▶ **Goal of the exercise**:
Reproduce the span that opens at the line containing "for collection in" and closes at the line containing "cad_parts[node].hide_render = cad_parts[node].hide_viewport", both lines included, without alteration and without any other line.

▶ **Entries with model source code**:
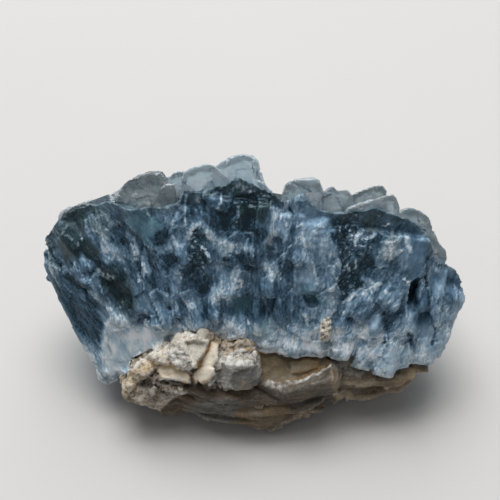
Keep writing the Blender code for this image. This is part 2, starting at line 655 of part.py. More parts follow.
def main():
    clear_scene()
    chance = random.Random(SEED)
    noise.seed_set(SEED)
    scene_collection = bpy.context.scene.collection

    growth = helper_collection("growth")
    grow_columns(growth, chance)
    grow_foot_blocks(growth, chance)
    grow_blades(growth, chance)
    grow_tips(growth, chance)
    grow_back_rows(growth, chance)
    pits = helper_collection("pits")
    make_pits(pits, chance)
    stones = helper_collection("stones")
    make_stones(stones, chance)
    hollows = helper_collection("hollows")
    make_hollows(hollows)

    rock = make_rock(scene_collection)
    add_boolean(rock, "UNION", stones)
    add_boolean(rock, "DIFFERENCE", hollows)
    settle(rock)

    crystals = make_heart(scene_collection)
    cutters = helper_collection("cutters")
    add_boolean(crystals, "UNION", growth)
    add_boolean(crystals, "DIFFERENCE", pits)
    add_boolean(crystals, "DIFFERENCE", seat_cutter(rock, cutters))
    settle(crystals)

    for collection in (growth, pits, stones, hollows, cutters):
        hide_helpers(collection)
    centre_on_origin([rock, crystals])
    crystals.data.materials.clear()
    crystals.data.materials.append(make_material("celestite", CRYSTAL_COLOUR, 0.25))
    rock.data.materials.clear()
    rock.data.materials.append(make_material("rock", ROCK_COLOUR, 0.85))


main()
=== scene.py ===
# Celestite crystal cluster: the looks. Lengths are in millimetres here and become metres in the meshes.
import math
import random

import bpy
import bmesh
import numpy as np
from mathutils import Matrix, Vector, noise


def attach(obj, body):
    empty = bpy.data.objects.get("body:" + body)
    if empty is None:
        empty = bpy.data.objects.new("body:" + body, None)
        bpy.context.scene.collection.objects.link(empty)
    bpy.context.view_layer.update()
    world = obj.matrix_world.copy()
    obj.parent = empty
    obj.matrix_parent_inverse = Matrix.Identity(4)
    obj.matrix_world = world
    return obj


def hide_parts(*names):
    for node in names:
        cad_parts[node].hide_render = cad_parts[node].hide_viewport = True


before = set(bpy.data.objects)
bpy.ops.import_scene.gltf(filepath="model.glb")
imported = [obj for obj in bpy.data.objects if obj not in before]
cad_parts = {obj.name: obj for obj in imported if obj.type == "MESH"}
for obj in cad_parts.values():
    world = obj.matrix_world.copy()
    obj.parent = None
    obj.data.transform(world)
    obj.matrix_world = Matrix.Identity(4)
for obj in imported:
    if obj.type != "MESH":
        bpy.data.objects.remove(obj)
for startName in ("Cube", "Light", "Camera"):  # what a new Blender file opens with
    if startName in bpy.data.objects:
        bpy.data.objects.remove(bpy.data.objects[startName])
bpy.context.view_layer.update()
noise.seed_set(11)
mm = 0.001
print("frame loaded")


# the camera; places on the rock and large areas of the break are given as it sees them
view = {"place": (-0.794, -318.9, 488.3), "tilt": 35.0, "angle": 10.4, "reach": 563.7}
viewPlace = np.array(view["place"])
viewTilt = math.radians(view["tilt"])
toCamera = np.array([0.0, -math.sin(viewTilt), math.cos(viewTilt)])
viewUp = np.array([0.0, math.cos(viewTilt), math.sin(viewTilt)])
planeFrom = 0.4  # flatten fits a plane to the points above this share, so a share that is asked for has to be higher


def frontView(points):  # across and up from the middle of the view, in millimetres
    away = points - viewPlace
    distance = away @ -toCamera
    return away[:, 0] / distance * view["reach"], away @ viewUp / distance * view["reach"]


def fromStretch(across, up, start, end):  # distance from a straight stretch between two places
    stepA, stepU = end[0] - start[0], end[1] - start[1]
    share = np.clip(((across - start[0]) * stepA + (up - start[1]) * stepU) / (stepA ** 2 + stepU ** 2), 0, 1)
    return np.hypot(across - start[0] - share * stepA, up - start[1] - share * stepU)


def nearLine(across, up, line):  # distance from a line of several places
    return np.minimum.reduce([fromStretch(across, up, *ends) for ends in zip(line, line[1:])])


def insideOutline(across, up, outline):  # how far inside an outline each place lies; negative outside
    inside = np.zeros(len(across), bool)
    for (startA, startU), (endA, endU) in zip(outline, outline[1:] + outline[:1]):
        between = (startU > up) != (endU > up)
        inside ^= between & (across < (endA - startA) * (up - startU) / ((endU - startU) or 1e-9) + startA)
    nearest = nearLine(across, up, outline + outline[:1])
    return np.where(inside, nearest, -nearest)


def flatten(points, weights):  # broken facets: each set of points is drawn to its own mean plane
    for weight in weights:
        terms, level = np.stack([*frontView(points), np.ones(len(points))], 1), (points - viewPlace) @ toCamera
        chosen = weight > planeFrom
        fit = np.linalg.lstsq(terms[chosen], level[chosen], rcond=None)[0]
        points = points + toCamera * (weight * (terms @ fit - level))[:, None]
    return points


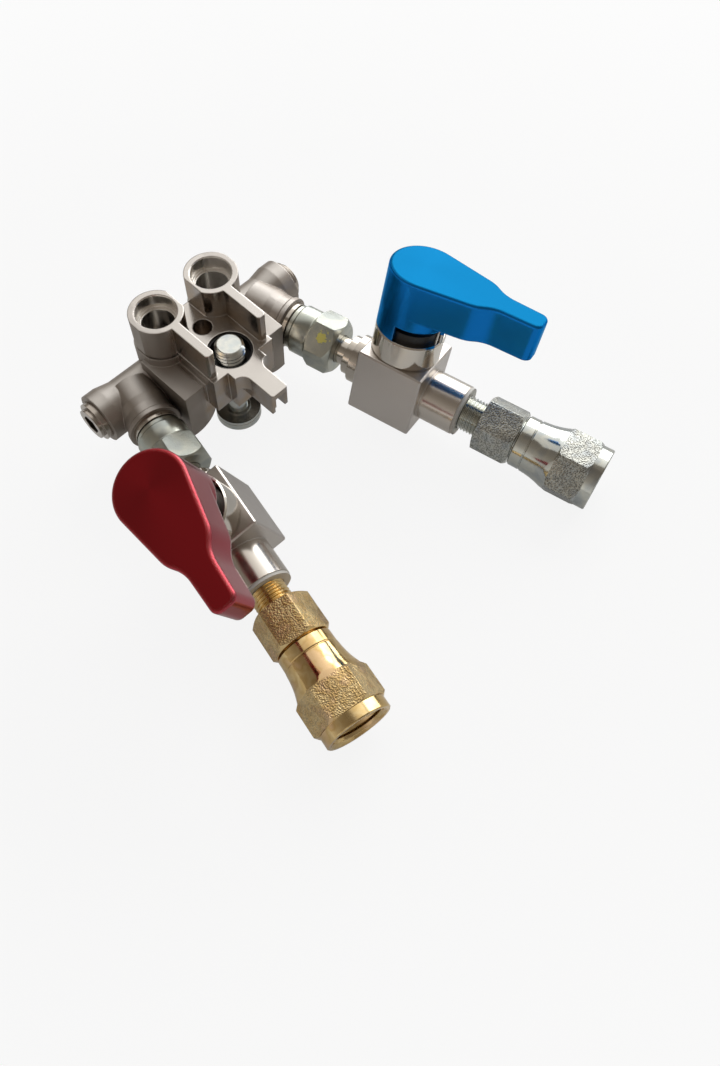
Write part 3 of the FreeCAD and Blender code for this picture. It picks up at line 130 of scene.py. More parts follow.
@dataclass(frozen=True)
class AxisFrame:
    """A frame in which a piece is modelled or a pattern is drawn, such as a line's."""

    origin: Vector
    x: Vector
    z: Vector

    def matrix(self) -> Matrix:
        """Matrix from this frame to the part's frame."""
        turn = Matrix((self.x, self.z.cross(self.x), self.z)).transposed().to_4x4()
        return Matrix.Translation(self.origin) @ turn

    def coordinates(self, tree: bpy.types.NodeTree) -> bpy.types.NodeSocket:
        """Coordinates in this frame, in millimetres.

        Args:
            tree: the material's tree.
        Returns:
            A vector output.
        """
        back = self.matrix().inverted()
        place = node(tree, "ShaderNodeTexCoord").outputs["Object"]
        mapping = node(tree, "ShaderNodeMapping", {"vector_type": "POINT"}, {
            "Vector": place, "Scale": (1 / MM, 1 / MM, 1 / MM), "Rotation": back.to_euler(),
            "Location": back.to_translation() / MM})
        return mapping.outputs["Vector"]


PART_FRAME = AxisFrame(Vector((0, 0, 0)), Vector((1, 0, 0)), Vector((0, 0, 1)))
BOLT_FRAME = AxisFrame(Vector((0, -10.6 * MM, 0)), Vector((0, 0, 1)), Vector((1, 0, 0)))


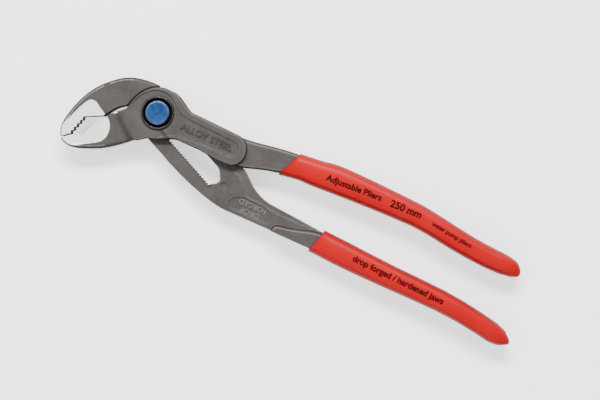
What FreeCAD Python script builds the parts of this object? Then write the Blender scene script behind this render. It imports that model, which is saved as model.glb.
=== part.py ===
import FreeCAD, Part
import math
import os

import Sketcher
from FreeCAD import Vector

# Tongue and groove pliers with a push button adjustment, 250 mm long, lying on their back side.
#
# Working frame, before the pliers are put on the ground: the hinge axis is Z through (0, 0), the
# thickness is centred on Z = 0, the handles run towards +X, and the jaws lie towards -X.
# The outer leg is the upper handle, the box around the hinge and the lower jaw, in one forging.
# The inner leg is the lower handle, the slotted web inside the box and the upper jaw.

SIZES = {
    # half thicknesses, from the middle plane
    "box_half": 7.0,
    "gap_half": 2.9,
    "web_half": 2.7,
    "jaw_half": 5.6,
    "ground_half": 5.3,
    "shank_half": 4.8,
    "grip_half": 6.8,
    # rounding of the forged edges
    "box_round": 1.3,
    "jaw_round": 1.8,
    "shank_round": 1.9,
    "web_round": 0.5,
    "grip_round": 4.6,
    # slot and rack: the slot runs down to the right, with its rack on the lower side
    "slot_angle": -24.4,
    "slot_half": 4.4,
    "slot_reach": 41.3,
    "tooth_pitch": 1.6,
    "tooth_depth": 0.9,
    "rack_teeth": 29,
    "rack_back": 0.4,
    "rabbet_depth": 1.5,
    # shallow recesses in the flat sides
    "recess_depth": 0.6,
    "shoulder_depth": 0.45,
    # hinge bolt, a cup on a hollow core
    "rim_level": 7.3,
    "cup_floor": 4.1,
    "cup_radius": 8.2,
    "cup_bore": 7.4,
    "counterbore_radius": 8.3,
    "ledge_level": 3.4,
    "ledge_bore": 7.0,
    "journal_radius": 6.9,
    "core_radius": 4.25,
    "core_bore": 3.05,
    "back_bore": 4.35,
    "window_half": 2.6,
    "running_gap": 0.05,
    # riveted washer and end plug on the back
    "washer_radius": 6.6,
    "washer_recess": 6.8,
    "washer_level": 5.5,
    "back_level": 6.9,
    "plug_radius": 3.05,
    "plug_level": 5.9,
    # locking plunger, spring and button
    "plunger_radius": 2.95,
    "plunger_bore": 2.15,
    "plunger_low": -3.3,
    "plunger_bore_top": 4.0,
    "plunger_top": 8.2,
    "key_low": 0.6,
    "key_high": 2.6,
    "key_half": 2.4,
    "key_gap": 0.15,
    "button_travel": 2.4,
    "button_low": 6.6,
    "button_high": 9.4,
    "button_radius": 5.9,
    "button_bevel": 0.7,
    "spring_radius": 1.75,
    "spring_wire": 0.5,
    "spring_pitch": 1.2,
    # where the working frame lies above the ground, set once the outlines are built
    "lay_x": 0.0,
    "lay_y": 0.0,
    "lay_z": 0.0,
}

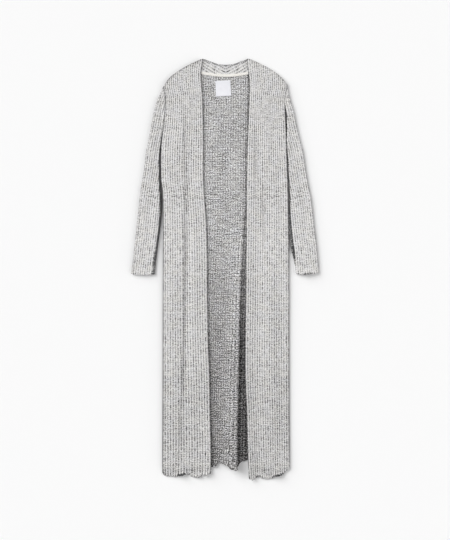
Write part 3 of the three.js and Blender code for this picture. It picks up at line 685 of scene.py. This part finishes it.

▶ **Expected answer**:
    for collection in (growth, pits, stones, hollows, cutters):
        hide_helpers(collection)
    centre_on_origin([rock, crystals])
    crystals.data.materials.clear()
    crystals.data.materials.append(make_material("celestite", CRYSTAL_COLOUR, 0.25))
    rock.data.materials.clear()
    rock.data.materials.append(make_material("rock", ROCK_COLOUR, 0.85))


main()
=== scene.py ===
# Celestite crystal cluster: the looks. Lengths are in millimetres here and become metres in the meshes.
import math
import random

import bpy
import bmesh
import numpy as np
from mathutils import Matrix, Vector, noise


def attach(obj, body):
    empty = bpy.data.objects.get("body:" + body)
    if empty is None:
        empty = bpy.data.objects.new("body:" + body, None)
        bpy.context.scene.collection.objects.link(empty)
    bpy.context.view_layer.update()
    world = obj.matrix_world.copy()
    obj.parent = empty
    obj.matrix_parent_inverse = Matrix.Identity(4)
    obj.matrix_world = world
    return obj


def hide_parts(*names):
    for node in names:
        cad_parts[node].hide_render = cad_parts[node].hide_viewport = True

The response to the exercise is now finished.